われわれが今日の台湾で注目すべきは、中国の共産党独裁に反旗を翻がえして自由主義を掲げる国民党亡命政権ではない。いまだ日本との運命共同体を忘れず団結する台湾本土の人々の地底の声である。現在の馬英九政権以前に実現した李登輝政権および民進党の陳水扁政権によってにわかに活気を帯びた台湾独立への大合唱はいまでもその余韻を十分残している。この悲痛な叫びは、共産主義を毛嫌いして台湾に逃れ来た蒋介石の残党政権にとってはいかにも厄介な問題であるが、国民党があくまで台湾の軒先を借りている中国の政党であり現在の馬政権が単に反共というだけの中国人代表であることに変わりない。本来の台湾住民にとっては共産党も国民党もなんら相違ない中国人の政党に過ぎず、自分たちとはあくまで異質な存在として明確に区別している。

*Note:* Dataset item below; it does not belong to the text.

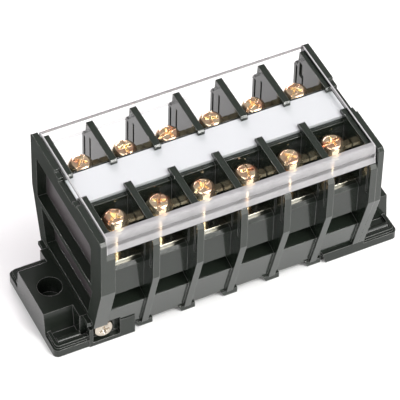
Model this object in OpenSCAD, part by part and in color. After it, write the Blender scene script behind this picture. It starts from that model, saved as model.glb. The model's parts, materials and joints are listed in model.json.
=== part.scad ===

台湾以外にも、たとえばトルコ、タイ、ミャンマー、モンゴル等々、世界には親日国家が多く、わが国の支援も大きいが、それらが、れっきとした独立国家であり立派な国連のメンバーであるのに比べると、台湾の現状にわが国は余りにも冷淡でありはしないか。今日でも国会議員などが時折り訪台しているようだが、彼らの訪問先は主として国民党政権の本拠であり国民党員であって、その結果生じる見せかけの友好など台湾人には何の興味も利益ももたらさない。
中国に対抗して国民党政権が民主主義を護持し日本の防壁となっているからという理由で日本人がそれにいくばくか安心感を抱くとしたら、それは、とんでもない錯覚と申すべきであろう。
かつて民進党の陳水扁党首が汚職容疑で告発されたとき支持率がわずか16パーセントまで下降したが、そのときの反対派代表であった馬英九氏は「支持率16パーセントというのはもはや完全なレームダックで政権担当の資格は失われた」と国民に呼びかけた。その馬英九政権の支持率は現在わずか9パーセントに過ぎず、共産主義からわが国の生命を護る防波堤として期待するほど愚かなことはない。それどころか、最近になって彼は日本の尖閣列島国有化や安倍総理の靖国参拝に対して非難声明を出したり、二月には北京の呼びかけによって中・台初の閣僚級による会談に応じ北京への更なる接近を図りつつある。国民党と共産党が過去二度合作していることからしても今後第三回目の合作が起こらないとだれが言えようか。
もしそのようなことが起ったとしたら、台湾人の運命は一体どうなるのか。最近自国の台所に火がつき、すっかり中国に傾倒しつつあるアメリカのオバマ政権では如何ともし難いであろう。第二次大戦後台湾を放置した日本は台湾の将来に大きな道義的責任を有する。今日まで民族自決の日を夢見てきてきた無辜の人びとの立場をもっとも憂慮し、その運命の分かれ目に備えるべきは日本人をおいて他にない。たとえ外交関係はなくとも、否いまや北京の台湾代理店に成り下がった国民党政権といくばくかの交流があったとしても、日本人は心して台湾民族と運命を共有しなければならないのである。
やがて台湾の民が自分の足で初の国家経営を成さんとするとき惜しみなくこれに心血を注ぐ覚悟がいま求められている。緊急の課題として、現在中国の拝金主義に煽られる形で次第に中国化しつつある台湾の若い世代を先ずは目覚めさせることであろう。これを放置すれば台湾の次世代は間違いなく中国に併呑されるであろうからである。
台湾に対しわが国が果たすべきは、経済や科学技術の面の協力ではない。そ
の分野でかれらはすでに十分なレベルに達してをり、むしろIT産業などはわが国を大きく凌ぐ傾向にある。わが国が今後台湾のために尽くすべきは金やモノではなく日本人の優れた精神文化や伝統的価値観、芸術、美学などであって、そのためには一にも二にも徹底した人の交流を計ることが重要である。
かつて台湾統治時代に貢献しいまも台湾開発の父と仰がれている幾多の先人が示したように、今日の日本人にあの当時の穢れなき清明な精神があれば、台湾独立の夢は必ず叶うであろう。実を申せば台湾の独立とはわが国の自主独立と不可分であって、その重要性を今われわれは再認識しておかねばならない。